Dans cet imbroglio de légitimités, l’une légale, l’autre populaire, la prochaine, sorte de légitimité de l’excellence, propulsée sur le devant de la scène, mais issue des rapports de forces du moment…Il y a tout de même de quoi s’interroger sur le devenir de la prochaine étape.
Les urgences demeurent et mériteraient un traitement proprement politique en lieu et place de s’abandonner à une hypothétique et illusoire supra-rationalité de la compétence avérée…. Comprenne qui pourra !
Cacophonies, hiatus et contradictions politique et idéologique auxquelles s’ajoutent ou se superposent une crise agricole à peine divulguée, une dévaluation qui n’a plus rien de rampante, un recul industriel manifeste, sans parler du creusement inexorable, sévère et sourd, de nos déficits extérieur, public, parapublic. Sens dessus dessous vous dit-on !
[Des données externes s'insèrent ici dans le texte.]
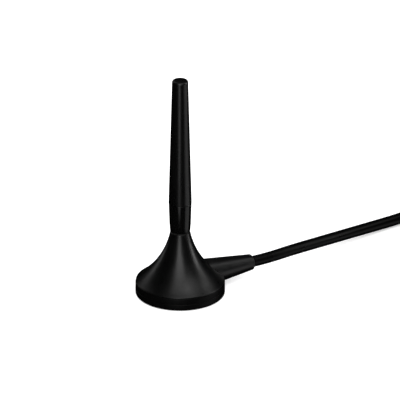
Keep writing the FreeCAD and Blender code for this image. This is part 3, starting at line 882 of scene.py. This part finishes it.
def add_band(builder, loop, angle, width, lift, thick, closed):
    """A band that follows a loop of the coil's section, curved with the coil across its width."""
    rows = [band_row(builder, here, facing_out(loop, i, closed), angle, width, lift, thick)
            for i, here in enumerate(loop)]
    n = len(STRAP_COLUMNS)
    border = list(range(n)) + list(range(2 * n - 1, n - 1, -1))
    pairs = list(zip(rows, rows[1:])) + ([(rows[-1], rows[0])] if closed else [])
    for first, second in pairs:
        for k, a in enumerate(border):
            b = border[(k + 1) % len(border)]
            builder.faces.new([first[a], first[b], second[b], second[a]])
    if not closed:
        for row in (rows[0], rows[-1]):
            for k in range(n - 1):
                builder.faces.new([row[k], row[k + 1], row[n + k + 1], row[n + k]])


# ------------------------------------------------------------------ stage
def plane(name, size):
    builder = bmesh.new()
    bmesh.ops.create_grid(builder, x_segments=1, y_segments=1, size=size / 2)
    return to_mesh(name, builder)


LIGHT_DISTANCE = 1.2
LIGHT_AIM_Z = 0.04


def softbox(name, azimuth, elevation, width, height, power):
    """Area light aimed low at the mast, its azimuth counted from the camera's."""
    back = towards(VIEW_AZIMUTH + math.radians(azimuth), math.radians(elevation))
    data = bpy.data.lights.new(name, "AREA")
    data.shape = "RECTANGLE"
    data.size, data.size_y = width, height
    data.energy = power
    light = add_object(name, data)
    light.location = Vector((0, 0, LIGHT_AIM_Z)) + back * LIGHT_DISTANCE
    light.rotation_mode = "QUATERNION"
    light.rotation_quaternion = back.to_track_quat("Z", "Y")
    light.visible_camera = False


# name, azimuth from the camera and elevation in degrees, width and height in metres, watts
STUDIO = [
    ("front_top", 4, 67, 0.80, 0.55, 1.6),
    ("front_high", -2, 38, 0.72, 0.64, 2.8),
    ("front_level", -6, 10, 0.50, 0.64, 2.1),
    ("front_low", -8, -15, 0.40, 0.38, 0.6),
    ("right_top", 58, 60, 0.55, 0.60, 1.0),
    ("right_high", 103, 38, 0.44, 0.64, 1.0),
    ("right_level", 96, 8, 0.30, 0.64, 2.2),
    ("right_low", 78, -22, 0.95, 0.64, 1.1),
    ("left_high", -130, 38, 0.30, 0.64, 0.25),
    ("left_level", -130, 8, 0.30, 0.64, 0.4),
    ("back_top", 176, 66, 0.80, 0.55, 0.5),
    ("back_high", -160, 38, 0.40, 0.64, 0.4),
    ("back_level", 160, 10, 0.50, 0.64, 0.08),
]

FLOOR_SIZE = 30.0
FLOOR_DROP = 0.02 * MM               # just under the part, so that no two faces share a plane
FLOOR_GLOW = 0.45


def make_floor():
    """White table. Its own glow keeps the shadow down to a thin line round what stands on it."""
    floor = add_object("floor", plane("floor", FLOOR_SIZE))
    floor.location = (0, 0, -FLOOR_DROP)
    _, shader = nodes_of("floor_white")
    shader.inputs["Base Color"].default_value = (0.9, 0.9, 0.9, 1)
    shader.inputs["Roughness"].default_value = 1.0
    shader.inputs["Specular IOR Level"].default_value = 0.0
    shader.inputs["Emission Color"].default_value = (1, 1, 1, 1)
    shader.inputs["Emission Strength"].default_value = FLOOR_GLOW
    floor.data.materials.append(FINISHES["floor_white"])
    floor.visible_glossy = False
    floor.visible_shadow = False


def make_world():
    """White surroundings that light the part but don't mirror in it: only the softboxes do."""
    world = bpy.data.worlds.new("studio")
    bpy.context.scene.world = world
    world.use_nodes = True
    world.node_tree.nodes["Background"].inputs["Color"].default_value = (1, 1, 1, 1)
    world.node_tree.nodes["Background"].inputs["Strength"].default_value = 1.0
    world.cycles_visibility.glossy = False
    bpy.context.scene.view_settings.view_transform = "Standard"


def make_stage():
    make_floor()
    make_world()
    for light in STUDIO:
        softbox(*light)


# ------------------------------------------------------------------ assembly
make_camera()
make_stage()
finish_cad_nodes()

lead = make_lead()
lead.data.materials.append(FINISHES["cable_jacket"])
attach(lead, "base")
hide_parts("feed_cable", "cable_coil")

make_skirt()
make_rim()
make_pad()
make_seal()
make_stud()
make_collar()
make_sheath()
on_lead = [make_boot(), make_straps(), make_sleeve(), make_ferrule(), make_plug_body(),
           make_plug_insulator(), make_plug_pin(), make_plug_gasket(), make_nut(),
           frame["nodes"]["plug_ring"]]

bpy.context.view_layer.update()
Une impéritie, une ignorance perfide des élites politiques qui confinent à l’entêtement aveugle et à l’inconséquence redoutable que les choses peuvent attendre. Des droits inscrits dans le marbre d’une constitution, qu’un régime politique soit précisé, qu’un code électoral soit édicté, qu’un calendrier définitif soit décidé ; pas sorti de l’auberge.
Une solution de répit, de rémission, qui présente l’avantage du placebo: celui de calmer les tensions exacerbées des derniers temps (et de reporter à plus tard la résorption de ces contradictions) mais qui n’en reflète pas moins aussi des paradoxes insolubles: des louanges (suspectes) à ce qu’il convient d’appeler une dépolitisation provisoire du politique, sous couvert de « raison triomphante ». Une sorte de rhétorique à rebours célébrant les mérites de l'apolitisme et de ses prodiges de consensualité par des politiques qui le sont jusqu’au bout des ongles. On croit rêver!
Décidemment ce pays ne veut rien faire comme les autres.
Nous ne sommes pas au bout de nos surprises !!!
Hédi Sraieb,
Docteur d’Etat en économie du développement.